What to do: Write out the whole listing again, exactly.

____

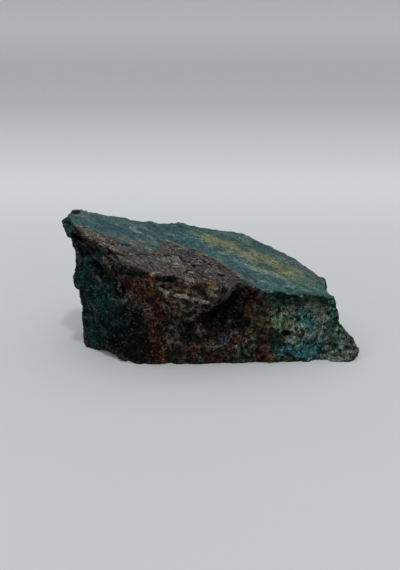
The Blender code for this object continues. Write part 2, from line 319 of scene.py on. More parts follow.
# %% Breaks and grains
BIG_BREAK, SMALL_BREAK = 5.6, 2.1
LEAN, WOBBLE, LOT_STEP = 0.12, 0.12, 9.7
CRUMB, CRUMB_HEIGHT = 1.1, 0.09
LUMP, LUMP_HEIGHT = 6.5, 0.25
CLEAN_RIM = [(42.4, -0.4, 24.4), (43.4, -4.0, 23.4), (44.6, -9.0, 22.2), (45.0, -12.0, 20.6)]
CLEAN_WIDTH = 4.0


def breaks(size):
    """Flat breaks about `size` mm wide: each cell of the pattern is a plane with its own lean."""
    heights = []
    wobble = WOBBLE * np.column_stack([hills(size / 2, seed) for seed in (31, 32, 33)])
    for spot in (points / size + wobble).tolist():
        middle = noise.voronoi(Vector(spot))[1][0]
        tilt = noise.cell_vector(middle * LOT_STEP) * 2 - Vector((1, 1, 1))
        heights.append((Vector(spot) - middle).dot(tilt))
    return np.array(heights) * size * LEAN


relief = breaks(BIG_BREAK) + breaks(SMALL_BREAK) + CRUMB_HEIGHT * hills(CRUMB, 5)
calm = step(0, 1, nearness(CLEAN_RIM, CLEAN_WIDTH))
relief = broken * (1 - calm) * (relief + LUMP_HEIGHT * hills(LUMP, 3))
print("relief of the breaks, mm: %.2f to %.2f" % (relief.min(), relief.max()))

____

Completed exercise:
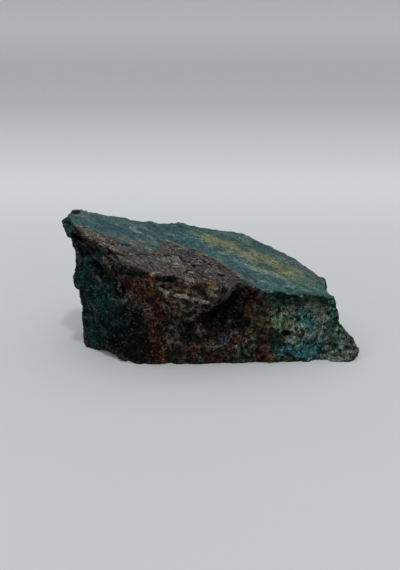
The Blender code for this object continues. Write part 2, from line 319 of scene.py on. More parts follow.
# %% Breaks and grains
BIG_BREAK, SMALL_BREAK = 5.6, 2.1
LEAN, WOBBLE, LOT_STEP = 0.12, 0.12, 9.7
CRUMB, CRUMB_HEIGHT = 1.1, 0.09
LUMP, LUMP_HEIGHT = 6.5, 0.25
CLEAN_RIM = [(42.4, -0.4, 24.4), (43.4, -4.0, 23.4), (44.6, -9.0, 22.2), (45.0, -12.0, 20.6)]
CLEAN_WIDTH = 4.0


def breaks(size):
    """Flat breaks about `size` mm wide: each cell of the pattern is a plane with its own lean."""
    heights = []
    wobble = WOBBLE * np.column_stack([hills(size / 2, seed) for seed in (31, 32, 33)])
    for spot in (points / size + wobble).tolist():
        middle = noise.voronoi(Vector(spot))[1][0]
        tilt = noise.cell_vector(middle * LOT_STEP) * 2 - Vector((1, 1, 1))
        heights.append((Vector(spot) - middle).dot(tilt))
    return np.array(heights) * size * LEAN


relief = breaks(BIG_BREAK) + breaks(SMALL_BREAK) + CRUMB_HEIGHT * hills(CRUMB, 5)
calm = step(0, 1, nearness(CLEAN_RIM, CLEAN_WIDTH))
relief = broken * (1 - calm) * (relief + LUMP_HEIGHT * hills(LUMP, 3))
print("relief of the breaks, mm: %.2f to %.2f" % (relief.min(), relief.max()))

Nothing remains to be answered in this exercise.